Evelyn Cole Calloway
Her father was beaten in front of her mother. She was out of town at the time, and she wondered whether it was fair to ask her parents to tell her the story and relive it. She said they did, and sat down calmly and told it.
After some time had passed a Klan informant approached her parents house and asked if he could forgive and forget what happened. He told him, “Son, I forgave you a long time ago, but I can’t forget.”
There were so many powerful messages in such a short amount of time this morning. It really affected me personally. I sat there and thought, could I have done that when I was 24? Could I do that now? Two of the men were Jewish kids from New York, and Chaney was a black man from Meridian, MS. Could I have put my life at risk for the sake of others?

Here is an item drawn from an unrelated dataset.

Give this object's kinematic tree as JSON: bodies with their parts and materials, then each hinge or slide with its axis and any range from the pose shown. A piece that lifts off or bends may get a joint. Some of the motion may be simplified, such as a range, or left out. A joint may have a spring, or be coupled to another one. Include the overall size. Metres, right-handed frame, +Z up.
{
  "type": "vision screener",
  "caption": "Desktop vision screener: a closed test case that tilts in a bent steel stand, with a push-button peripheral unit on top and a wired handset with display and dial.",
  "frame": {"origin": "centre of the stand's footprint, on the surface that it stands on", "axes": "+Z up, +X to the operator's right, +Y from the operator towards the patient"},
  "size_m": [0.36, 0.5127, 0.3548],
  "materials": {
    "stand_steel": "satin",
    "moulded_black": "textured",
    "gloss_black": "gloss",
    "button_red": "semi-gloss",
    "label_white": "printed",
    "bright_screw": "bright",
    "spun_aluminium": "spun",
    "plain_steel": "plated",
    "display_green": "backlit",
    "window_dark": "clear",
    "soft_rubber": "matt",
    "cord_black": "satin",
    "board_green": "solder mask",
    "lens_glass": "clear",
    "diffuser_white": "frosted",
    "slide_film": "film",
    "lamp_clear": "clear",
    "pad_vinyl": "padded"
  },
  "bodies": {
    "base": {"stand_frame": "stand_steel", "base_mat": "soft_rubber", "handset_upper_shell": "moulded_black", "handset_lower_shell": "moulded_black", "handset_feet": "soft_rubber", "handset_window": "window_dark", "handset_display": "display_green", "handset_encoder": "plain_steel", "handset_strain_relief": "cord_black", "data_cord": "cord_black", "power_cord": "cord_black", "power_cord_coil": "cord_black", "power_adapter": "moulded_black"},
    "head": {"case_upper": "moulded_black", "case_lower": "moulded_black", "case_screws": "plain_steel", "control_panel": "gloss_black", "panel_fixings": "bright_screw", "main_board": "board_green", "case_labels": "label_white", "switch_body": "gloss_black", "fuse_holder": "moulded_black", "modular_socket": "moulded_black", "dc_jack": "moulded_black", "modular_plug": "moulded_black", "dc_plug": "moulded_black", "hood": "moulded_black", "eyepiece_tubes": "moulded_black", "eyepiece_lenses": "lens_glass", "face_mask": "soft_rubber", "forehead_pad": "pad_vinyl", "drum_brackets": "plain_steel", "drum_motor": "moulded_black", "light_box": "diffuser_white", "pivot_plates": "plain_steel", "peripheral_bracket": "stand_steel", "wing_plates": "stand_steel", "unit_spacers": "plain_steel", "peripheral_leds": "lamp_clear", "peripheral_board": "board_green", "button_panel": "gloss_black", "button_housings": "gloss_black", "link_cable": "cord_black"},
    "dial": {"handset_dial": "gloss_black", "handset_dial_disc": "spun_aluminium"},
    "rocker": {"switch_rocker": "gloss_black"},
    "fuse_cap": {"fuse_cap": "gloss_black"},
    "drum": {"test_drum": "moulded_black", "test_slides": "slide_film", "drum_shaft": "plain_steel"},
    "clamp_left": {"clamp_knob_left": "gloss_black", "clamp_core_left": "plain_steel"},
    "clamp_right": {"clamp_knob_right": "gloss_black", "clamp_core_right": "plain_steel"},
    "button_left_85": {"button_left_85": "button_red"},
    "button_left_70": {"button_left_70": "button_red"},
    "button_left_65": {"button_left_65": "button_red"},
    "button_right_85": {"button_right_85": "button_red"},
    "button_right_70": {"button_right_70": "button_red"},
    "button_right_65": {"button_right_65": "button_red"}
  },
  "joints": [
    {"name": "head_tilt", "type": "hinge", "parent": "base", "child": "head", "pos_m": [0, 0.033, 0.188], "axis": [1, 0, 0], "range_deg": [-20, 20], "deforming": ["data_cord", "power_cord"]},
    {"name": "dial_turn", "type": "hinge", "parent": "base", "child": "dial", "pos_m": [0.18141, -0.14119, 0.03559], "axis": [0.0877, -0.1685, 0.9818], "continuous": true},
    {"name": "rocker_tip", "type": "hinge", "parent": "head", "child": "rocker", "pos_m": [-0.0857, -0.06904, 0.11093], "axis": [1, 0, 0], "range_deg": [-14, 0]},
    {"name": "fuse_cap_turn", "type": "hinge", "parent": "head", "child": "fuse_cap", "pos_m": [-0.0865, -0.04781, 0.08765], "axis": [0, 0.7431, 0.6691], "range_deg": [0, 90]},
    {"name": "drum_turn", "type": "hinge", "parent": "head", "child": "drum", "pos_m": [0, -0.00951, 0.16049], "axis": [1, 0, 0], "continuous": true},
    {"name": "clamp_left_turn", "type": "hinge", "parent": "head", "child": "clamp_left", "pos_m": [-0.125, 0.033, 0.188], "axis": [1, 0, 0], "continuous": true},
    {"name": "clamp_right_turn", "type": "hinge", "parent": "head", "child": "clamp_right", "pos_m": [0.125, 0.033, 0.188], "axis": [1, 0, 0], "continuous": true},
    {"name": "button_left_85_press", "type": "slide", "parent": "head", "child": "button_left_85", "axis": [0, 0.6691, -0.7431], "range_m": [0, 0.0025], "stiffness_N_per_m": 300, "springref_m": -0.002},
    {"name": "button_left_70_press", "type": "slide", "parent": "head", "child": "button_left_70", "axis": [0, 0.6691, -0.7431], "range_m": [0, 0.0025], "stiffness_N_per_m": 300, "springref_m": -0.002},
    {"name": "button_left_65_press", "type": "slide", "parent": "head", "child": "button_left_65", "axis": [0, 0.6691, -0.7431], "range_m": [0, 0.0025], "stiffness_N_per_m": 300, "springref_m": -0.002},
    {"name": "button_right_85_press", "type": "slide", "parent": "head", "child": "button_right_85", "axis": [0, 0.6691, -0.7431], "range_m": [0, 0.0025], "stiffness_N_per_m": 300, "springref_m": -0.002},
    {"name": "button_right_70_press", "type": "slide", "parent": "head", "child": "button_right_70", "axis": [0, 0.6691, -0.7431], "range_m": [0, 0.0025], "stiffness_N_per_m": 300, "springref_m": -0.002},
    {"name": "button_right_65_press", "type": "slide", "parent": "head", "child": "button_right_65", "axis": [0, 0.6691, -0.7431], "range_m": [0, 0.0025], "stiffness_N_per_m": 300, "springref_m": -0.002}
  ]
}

On day 1 of our trip, I obtained Dr. Bernard Lafayette’s book about how he helped set up the Selma campaign. I was reading it on the bus drive in the morning, and in it he said that he was 22 when he started the Selma campaign. “When I made the decision to accept the position in Selma, I gave no thought to whether I would live or die.” I read that passage on the way to Philadelphia and it reminded me of what another chaperone from the trip, Alexander Terrance, brought up in our discussion yesterday. He spoke about how we tend to mythicize people from history sometimes, but when we were in Medgar Evers’ house, Terrance realized that Evers was just a man, and put his pants on one leg at a time just like anyone else. It’s just hard not to mythicize people like the ones we have learned about, who were seemingly so sure of what they were doing that they were willing to give up everything they had.
We all have a reason for being on this bus. Each person’s reason doesn’t really matter to anyone else because we are all here just seeking knowledge and growth. I’m excited to see how all of these students are going to take what they have learned and how they connected to the places on this trip and create change in our school, or community and our world.